While the protest was a display of anti-Israel and anti-Semitic rhetoric, the pro-Israel community must understand that these sorts of events are not the norm. It is the pro-Israel students, in fact, who are winning the battle on campus against Israel's detractors. Our success, though, even at a place such as UC Berkeley, will continue to be a quiet triumph.

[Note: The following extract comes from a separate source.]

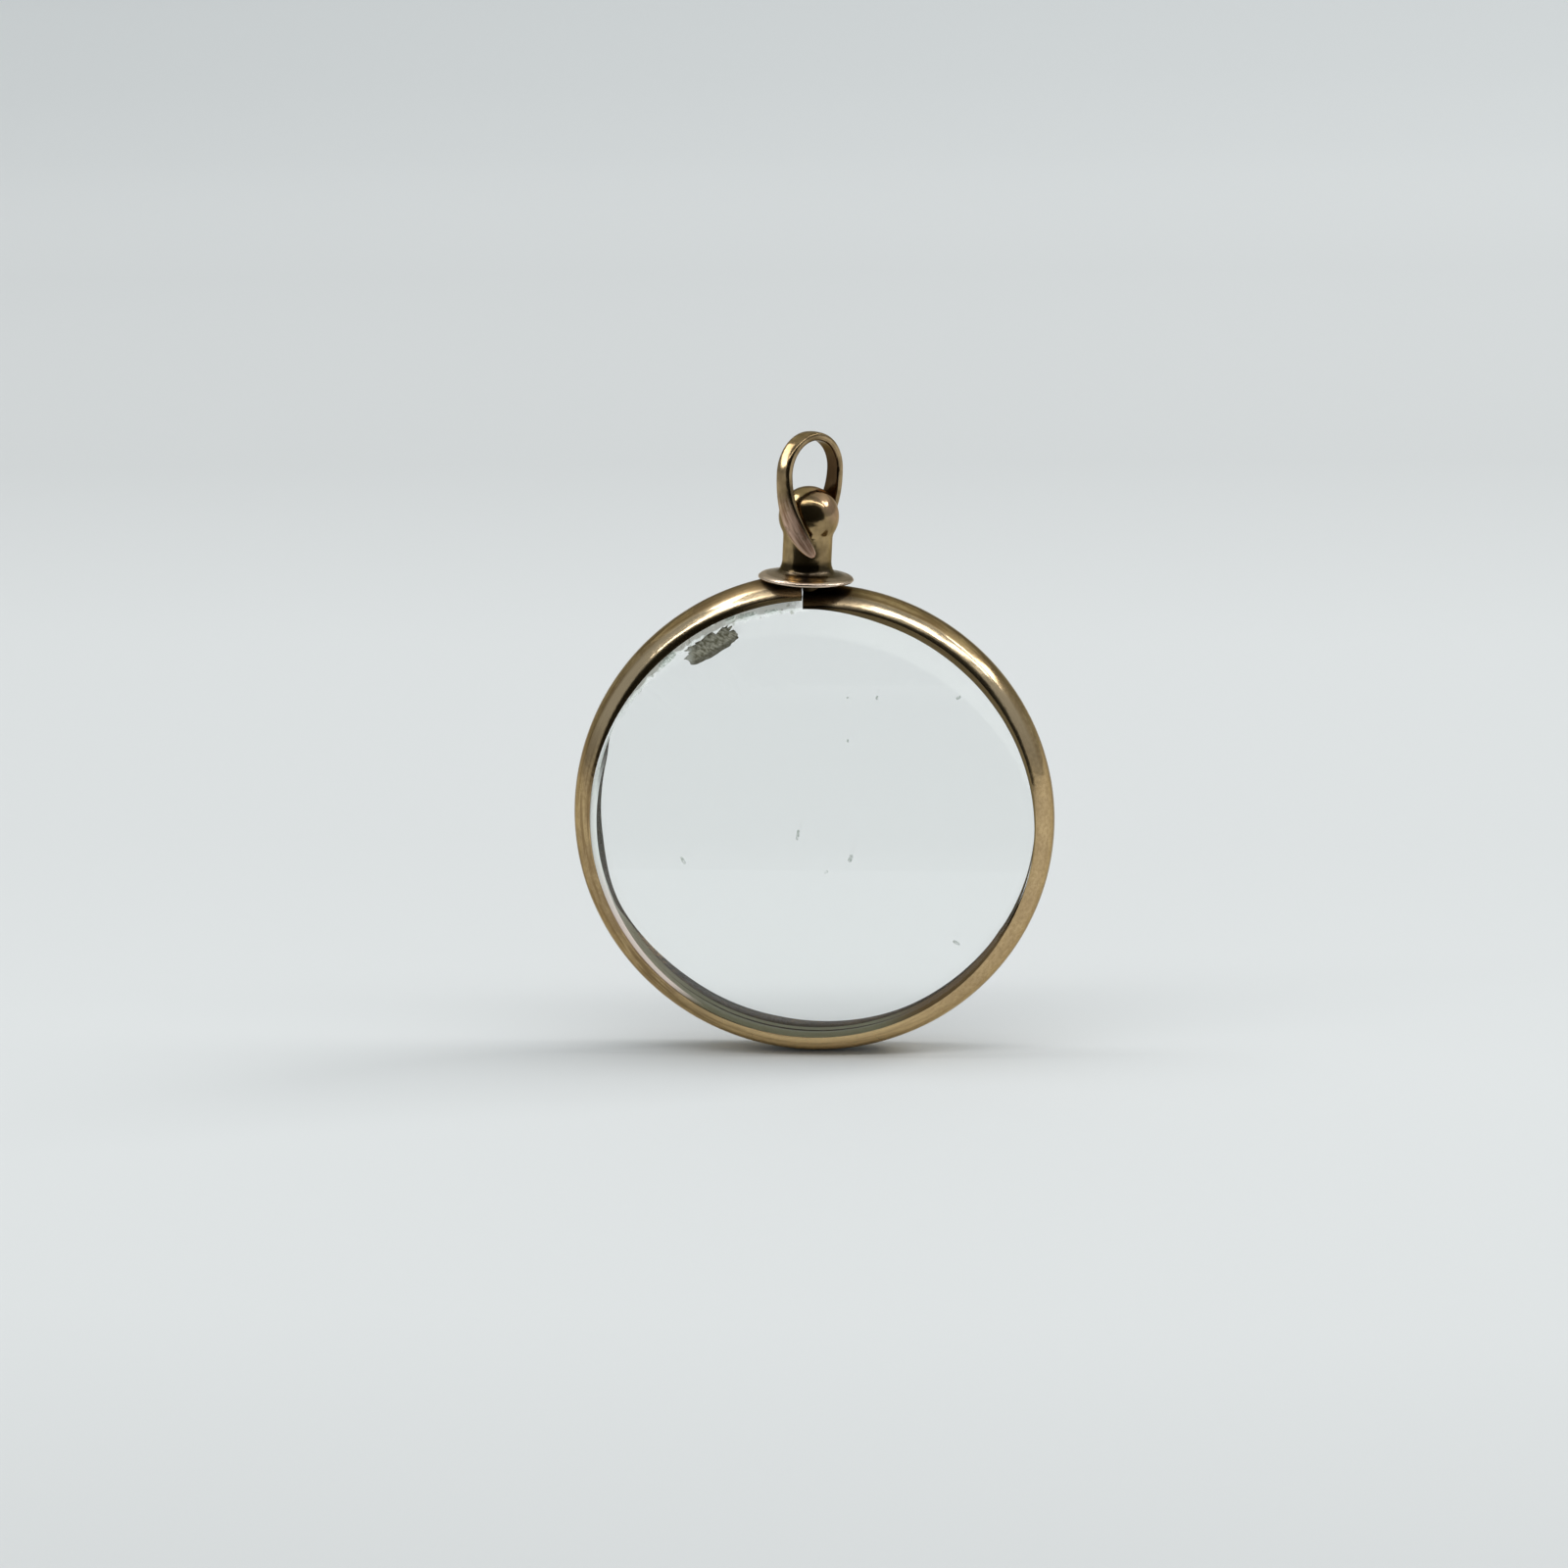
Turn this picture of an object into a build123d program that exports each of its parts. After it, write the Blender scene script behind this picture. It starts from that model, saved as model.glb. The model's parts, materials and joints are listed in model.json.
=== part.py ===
from build123d import *
import math
import os

# Floating locket: split gold hoop with two bevelled glass panes, a screw cap and a bail.
# Millimetres, +Z up, the front of the locket faces -Y. The origin is the highest point inside
# the bail's loop, where a chain carries it.

# Hoop that holds the glass
frame_diameter = 26.0        # outside, across the lower half
frame_height = 0.95          # from the lip's edge to the crown, seen from the front
frame_depth = 3.1            # front lip to back lip
frame_wall = 0.3             # thickness of the bent sheet
left_rise = 0.46             # how far the left end has sprung outwards at the top
right_drop = 0.165           # how far the right end is pressed inwards at the top
split_offset = -0.35         # middle of the split, to the side of the hoop's centre
split_gap = 0.15

# Glass panes
pane_play = 0.35             # around the panes, to the hoop's sheet
pane_rest_gap = 0.13         # below them, because they lie low in the hoop's groove
pane_set_back = 0.25         # their outer faces behind the hoop's lips
bevel_width = 1.35
bevel_depth = 0.85           # how much thinner the bevel makes a pane's rim
keepsake_gap = 0.16          # between the panes

# Screw cap: washer, tube and ball
ball_diameter = 3.2
tube_wall = 0.31             # around the bore for the posts
cap_height = 3.0             # from the ball's centre to the washer's underside
washer_diameter = 5.1
washer_thickness = 0.2
washer_curve = 7.95          # radius of the ball that the domed washer follows
solder_fillet = 0.18         # between the tube and the washer
cap_lean = 3.4               # degrees, the cap's top leans to the right
bore_roof = 0.5              # metal between the bore and the pin's hole
seat_gap = 0.07              # between the hoop's higher end and the washer

# Half posts on the hoop's ends, inside the cap
post_diameter = 1.9
post_clearance = 0.05        # around the posts and above them

# Bail
eye_opening = 2.47           # from the ball's top to the arch
loop_clearance = 0.08        # between the legs and the ball
wire_thickness = 0.44
wire_width = 0.92
wire_inner_flat = 0.6        # share of the wire's inner half that is left before it is cut flat
leaf_width = 1.09
leaf_length = 1.83           # how far the pointed ends hang below the pin
leaf_tip_thickness = 0.14
leaf_tip_width = 0.12
loop_turn = 40.1             # degrees, the arch stands turned to the left of straight ahead
leg_twist = 54.4             # degrees, how far each leg turns back on its way down
pin_diameter = 0.7
pin_clearance = 0.05         # in the ball's hole
pin_sink = 0.12              # how deep the pin's ends go into the legs
bail_lean = 2.6              # degrees, the loop's top leans to the right

# Fineness of the bail's faces
arch_steps = 14
leg_steps = 13
wire_sides = 12

# Hoop section
frame_radius = frame_diameter / 2
lip_radius = frame_radius - frame_height
crown_radius = (frame_height**2 + (frame_depth / 2) ** 2) / (2 * frame_height)
groove_radius = crown_radius - frame_wall
crown_centre = frame_radius - crown_radius

# Panes, inside the groove and behind the lips
pane_diameter = frame_diameter - 2 * (frame_wall + pane_play)
pane_flat_diameter = pane_diameter - 2 * bevel_width
pane_thickness = frame_depth / 2 - keepsake_gap / 2 - pane_set_back
pane_rim_thickness = pane_thickness - bevel_depth
pane_drop = pane_play - pane_rest_gap

# Tube around the posts, and how far the washer's rim hangs below its middle
tube_diameter = post_diameter + 2 * (post_clearance + tube_wall)
washer_dome = washer_curve - math.sqrt(washer_curve**2 - (washer_diameter / 2) ** 2)

# Bail, to the middle of its wire: reach of the legs and the arch, height of its top over the pin,
# and the height at which the arch springs from the legs
loop_radius = ball_diameter / 2 + loop_clearance + wire_thickness / 2
loop_height = ball_diameter / 2 + eye_opening + wire_thickness / 2
spring_height = loop_height - loop_radius
leg_length = spring_height + leaf_length


def leg_turn(height):
    """Degrees to the left of straight ahead at which the front leg stands, by height over the pin."""
    share = (spring_height - height) / leg_length
    return loop_turn - leg_twist * max(0.0, share) ** 2


def direction(turn):
    """Level direction that points so many degrees to the left of straight ahead."""
    angle = math.radians(turn)
    return Vector(-math.sin(angle), -math.cos(angle), 0)


pin_direction = direction(leg_turn(0))

# The pin's centre, below the point that the chain touches
eye_height = loop_height - wire_thickness / 2
pin_centre = Vector(0, 0, -eye_height).rotate(Axis((0, 0, 0), pin_direction), -bail_lean)
cap_axis = Vector(0, 0, 1).rotate(Axis.Y, cap_lean)
cap_plane = Plane(origin=pin_centre, x_dir=Vector(1, 0, 0).rotate(Axis.Y, cap_lean), z_dir=cap_axis)

# The hoop's centre: its higher end lies a gap below the washer
left_radius = frame_radius + left_rise
left_end_x = split_offset - split_gap / 2
left_end_z = math.sqrt(left_radius**2 - (left_end_x - left_rise) ** 2)
end_drop = (cap_height + seat_gap + cap_axis.X * left_end_x) / cap_axis.Z
frame_centre = pin_centre - Vector(0, 0, left_end_z + end_drop)


def hoop_section():
    """Half-round sheet section: a ring of two arcs, cut off at the lips."""
    ring = Circle(crown_radius) - Circle(groove_radius)
    kept = Rectangle(crown_radius, 2 * crown_radius, align=(Align.MIN, Align.CENTER))
    return Pos(crown_centre, 0) * ring & Pos(lip_radius, 0) * kept


def stretch_centre(shift, side):
    """Centre of the upper stretch on one side (-1 left, 1 right), its radius larger by shift."""
    return frame_centre - Vector(side * shift, 0, 0)


def hoop_arc(shift, side, start, end):
    """Stretch of the hoop from start to end degrees from the right."""
    centre = stretch_centre(shift, side)
    plane = Plane(origin=centre, x_dir=(1, 0, 0), z_dir=(0, 0, 1))
    turning = Axis(centre, (0, -1, 0))
    section = (plane * Pos(shift, 0) * hoop_section()).rotate(turning, start)
    return revolve(section, turning, end - start)


def end_angle(shift, side):
    """Degrees from the right at which one side's stretch reaches the split."""
    edge = split_offset + side * split_gap / 2
    return math.degrees(math.acos((edge + side * shift) / (frame_radius + shift)))


def split_block(side):
    """Everything on one side of the split, as a block for cutting."""
    reach = frame_diameter
    edge = frame_centre.X + split_offset + side * split_gap / 2
    return Pos(edge + side * reach / 2, 0, frame_centre.Z) * Box(reach, reach, 2 * reach)


def groove_core(shift, side):
    """The round space inside the hoop's sheet, for cutting the posts' feet."""
    plane = Plane(origin=stretch_centre(shift, side), z_dir=(0, -1, 0))
    return plane * Torus(crown_centre + shift, groove_radius)


def half_post(shift, side):
    """Half of the threaded post on one end of the hoop."""
    length = cap_height - pin_diameter / 2 - pin_clearance - bore_roof - post_clearance
    foot = frame_height + left_rise + right_drop
    top = pin_centre - cap_axis * (cap_height - length)
    plane = Plane(origin=top, x_dir=cap_plane.x_dir, z_dir=-cap_axis)
    rod = plane * extrude(Circle(post_diameter / 2), length + seat_gap + foot)
    return (rod & split_block(side)) - groove_core(shift, side)


def frame():
    """The hoop in one piece: lower half, the two upper stretches and the half posts on their ends."""
    lower = hoop_arc(0, 1, 180, 360)
    left = hoop_arc(left_rise, -1, end_angle(left_rise, -1), 180)
    right = hoop_arc(-right_drop, 1, 0, end_angle(-right_drop, 1))
    return lower + left + right + half_post(left_rise, -1) + half_post(-right_drop, 1)


def pane(side):
    """Round pane: flat towards its neighbour, bevelled towards the lip; side is -1 at the front."""
    inner = side * keepsake_gap / 2
    rim = inner + side * pane_rim_thickness
    outer = inner + side * pane_thickness
    outline = Polyline(
        (0, inner),
        (pane_diameter / 2, inner),
        (pane_diameter / 2, rim),
        (pane_flat_diameter / 2, outer),
        (0, outer),
        close=True,
    )
    centre = frame_centre - Vector(0, 0, pane_drop)
    plane = Plane(origin=centre, x_dir=(1, 0, 0), z_dir=(0, 0, 1))
    return revolve(plane * make_face(outline), Axis(centre, (0, 1, 0)), 360)


def washer_sphere(height):
    """Ball whose cap is the washer's upper or lower face, its crown so far below the pin."""
    return Pos(0, 0, -height - washer_curve) * Sphere(washer_curve)


def screw_cap():
    """Washer, tube and ball about the cap's axis, drilled for the pin and bored for the posts."""
    body = cap_height - washer_thickness
    drum = extrude(Circle(washer_diameter / 2), -cap_height - washer_dome)
    upper = washer_sphere(body)
    washer = (drum & upper) - washer_sphere(cap_height)
    tube = extrude(Circle(tube_diameter / 2), -body - washer_thickness / 2)
    foot = Cone(
        tube_diameter / 2 + solder_fillet,
        tube_diameter / 2,
        2 * solder_fillet,
        align=(Align.CENTER, Align.CENTER, Align.MIN),
    )
    blank = Sphere(ball_diameter / 2) + tube + washer + Pos(0, 0, -body - solder_fillet / 2) * foot
    roof = pin_diameter / 2 + pin_clearance + bore_roof
    bore_radius = post_diameter / 2 + post_clearance
    bore = Pos(0, 0, -roof) * extrude(Circle(bore_radius), -cap_height)
    placed = cap_plane * (blank - bore)
    return placed - pin_rod(pin_diameter / 2 + pin_clearance, ball_diameter)


def pin_rod(radius, length):
    """Rod through the ball along the pin's direction."""
    plane = Plane(origin=pin_centre - pin_direction * (length / 2), z_dir=pin_direction)
    return plane * extrude(Circle(radius), length)


def leg_stations():
    """Front leg from the leaf's point up to the arch: place, outward direction, width, thickness."""
    stations = []
    for step in range(leg_steps):
        share = step / leg_steps
        height = -leaf_length + share * leg_length
        outward = direction(leg_turn(height))
        middle = outward * loop_radius + Vector(0, 0, height)
        width, thickness = leaf_size(height)
        stations.append((middle, outward, width, thickness))
    return stations


def leaf_size(height):
    """Width and thickness of a leg: full from the pin up, drawn to a point below it."""
    if height >= 0:
        share = min(1.0, height / spring_height)
        return leaf_width + (wire_width - leaf_width) * share, wire_thickness
    share = 1 + height / leaf_length
    round_out = math.sqrt(1 - (1 - share) ** 2)
    width = leaf_tip_width + (leaf_width - leaf_tip_width) * round_out
    thickness = leaf_tip_thickness + (wire_thickness - leaf_tip_thickness) * round_out
    return width, thickness


def arch_stations():
    """Arch from the front leg over the top to the back leg."""
    forward = direction(loop_turn)
    stations = []
    for step in range(arch_steps + 1):
        angle = math.pi * step / arch_steps
        outward = forward * math.cos(angle) + Vector(0, 0, math.sin(angle))
        middle = outward * loop_radius + Vector(0, 0, spring_height)
        stations.append((middle, outward, wire_width, wire_thickness))
    return stations


def bail_stations():
    """All stations, from the front leaf's point over the arch to the back leaf's point."""
    front = leg_stations()
    back = [
        (middle.rotate(Axis.Z, 180), outward.rotate(Axis.Z, 180), width, thickness)
        for middle, outward, width, thickness in reversed(front)
    ]
    return front + arch_stations() + back


def wire_ring(station, along):
    """Points around the wire: flat inside, rounded outside."""
    middle, outward, width, thickness = station
    across = along.cross(outward).normalized()
    radial = across.cross(along).normalized()
    points = []
    for side in range(wire_sides):
        angle = 2 * math.pi * side / wire_sides
        share = (max(math.sin(angle), -wire_inner_flat) + wire_inner_flat) / (1 + wire_inner_flat)
        lift = share * thickness - thickness / 2
        points.append(middle + across * (math.cos(angle) * width / 2) + radial * lift)
    return points


def wire_solid(rings):
    """Closed solid over the rings of points, with a flat face at each end."""
    faces = [face_of(rings[0][::-1]), face_of(rings[-1])]
    for low, high in zip(rings, rings[1:]):
        for side in range(len(low)):
            after = (side + 1) % len(low)
            faces.append(face_of([low[side], low[after], high[side]]))
            faces.append(face_of([low[after], high[after], high[side]]))
    return Solid(Shell(faces))


def face_of(points):
    return Face(Wire.make_polygon(points, close=True))


def bail():
    """Loop with its leaves and the pin that joins them through the ball."""
    stations = bail_stations()
    rings = []
    for place, station in enumerate(stations):
        before = stations[max(place - 1, 0)][0]
        after = stations[min(place + 1, len(stations) - 1)][0]
        rings.append(wire_ring(station, (after - before).normalized()))
    loop = Pos(pin_centre) * wire_solid(rings)
    loop = loop.rotate(Axis(pin_centre, pin_direction), -bail_lean)
    reach = 2 * (loop_radius - wire_thickness / 2 + pin_sink)
    return loop + pin_rod(pin_diameter / 2, reach)


nodes = {
    "bail": bail(),
    "screw_cap": screw_cap(),
    "frame": frame(),
    "glass_front": pane(-1),
    "glass_back": pane(1),
}

os.makedirs("parts", exist_ok=True)
for name, shape in nodes.items():
    export_step(shape, f"parts/{name}.step")

print("pin centre", pin_centre, "direction", pin_direction)
print("cap axis", cap_axis, "hoop centre", frame_centre)
print("eye axis", direction(loop_turn).cross(Vector(0, 0, 1)).rotate(Axis((0, 0, 0), pin_direction), -bail_lean))
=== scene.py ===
"""Looks of a floating locket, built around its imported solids. Metres, +Z up, the front faces -Y."""
import json
import math

import bmesh
import bpy
from mathutils import Matrix, Vector, noise


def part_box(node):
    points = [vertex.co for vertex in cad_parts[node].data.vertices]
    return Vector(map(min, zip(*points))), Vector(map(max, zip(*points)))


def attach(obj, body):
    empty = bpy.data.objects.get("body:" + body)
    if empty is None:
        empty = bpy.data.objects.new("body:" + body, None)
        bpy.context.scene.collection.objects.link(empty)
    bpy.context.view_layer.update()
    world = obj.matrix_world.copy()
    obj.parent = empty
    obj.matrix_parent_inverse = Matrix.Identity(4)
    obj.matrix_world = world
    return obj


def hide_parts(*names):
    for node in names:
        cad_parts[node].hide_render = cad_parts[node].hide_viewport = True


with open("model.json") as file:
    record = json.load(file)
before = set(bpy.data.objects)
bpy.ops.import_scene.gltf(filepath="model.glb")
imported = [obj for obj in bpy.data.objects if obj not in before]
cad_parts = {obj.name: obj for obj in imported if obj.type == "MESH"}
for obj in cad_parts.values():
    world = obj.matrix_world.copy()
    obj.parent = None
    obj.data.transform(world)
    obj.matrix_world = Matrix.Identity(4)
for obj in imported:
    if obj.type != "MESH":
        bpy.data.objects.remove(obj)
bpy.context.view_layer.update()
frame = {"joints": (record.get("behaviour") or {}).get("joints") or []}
MM = 0.001
UP = Vector((0, 0, 1))

# Hoop of half-round gold sheet, in millimetres
FRAME_HEIGHT = 0.95          # lip to crown, seen from the front
FRAME_WALL = 0.3             # thickness of the sheet
LEFT_RISE = 0.46             # the left end has sprung outwards
RIGHT_DROP = 0.165           # the right end is pressed inwards
SPLIT_OFFSET = -0.35         # of the split from the hoop's middle
SPLIT_GAP = 0.07
FLAT_PLACE = math.radians(49)    # worn flat along the front shoulder, from the crown
FLAT_REACH = math.radians(7)     # to either side of its middle
FLAT_DRIFT = math.radians(9)     # how far it wanders
LIP_CURL = 0.45              # radius to which the front lip is rolled in over the glass
LIP_ROUNDING = 0.05
REAR_LIP = 0.42              # how much further the rear lip is pressed in at the bottom
HOOP_STEPS = 420
SECTION_STEPS = 34           # points on the outside, and as many inside
CURL_SHARE = 0.2             # of those, for the curl
HOOP_UNEVEN = 0.02           # how far the hand-made hoop wavers
SHARP_EDGES = math.radians(40)   # turned pieces are shaded smooth below it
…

First, the rally represented SJP's continuing demise on campus. Last year, the SJP rally attracted roughly 70 students – one of the higher estimates. This year, Palestinian activists combined their rally with that of another campus group mobilizing against the bill before Congress regarding immigration. An attempt was made to link the Palestinian cause with that of immigrants in the United States, calling both issues "the cause of indigenous people." The average Berkeley student was not convinced. Instead, most who witnessed the protest were confused, thinking that this was nothing more than a few organizers' Marxist fantasies of the workers of the world uniting. It should also be noted that the vast majority of protesters were high school students waving a wide range of flags from various Central and North American countries.
The protest did demonstrate that Israel continues to have detractors who work to mobilize the community, albeit poorly. But UC Berkeley will always have these individuals. The pro-Israel community's mark of success must not be the disappearance of such activity – such a goal is nothing more than fantasy. Rather, we must measure success by the work that we accomplish in the community that communicates a strong, positive and comprehensive view of Israel.
While SJP members were yelling into the microphones on campus, AIPAC-trained students were arranging lobbying appointments with local Bay Area congressmen. While SJP was selling anti-Israel bumper stickers on Telegraph Avenue, Hillel continues to provide a wide spectrum of social, religious and secular tools for students to help promote and celebrate Israel. When the SJP students marched to the chancellor's office to demand UC divestment from Israel last week, pro-Israel students calmly and convincingly continued to sit down with campus leaders, newspaper editors, professors and fellow students to explain why they, too, should support Israel.
Despite the coverage of the protest, pro-Israel students are winning the battle for Israel at UC Berkeley and on campuses around this country. This does not mean that anti-Israel sentiment has completely disappeared or that Israel's detractors have given up. Our work to promote a safe Israel and a strong U.S.-Israel alliance will never be finished, particularly at a place like Berkeley. But I and countless other Berkeley students take pride in the quiet, effective and convincing work that we do to ensure that Israel will never stand alone.
Toby W. Frankenstein is a senior at the University of California, Berkeley who is active in Berkeley Hillel and the campus AIPAC chapter.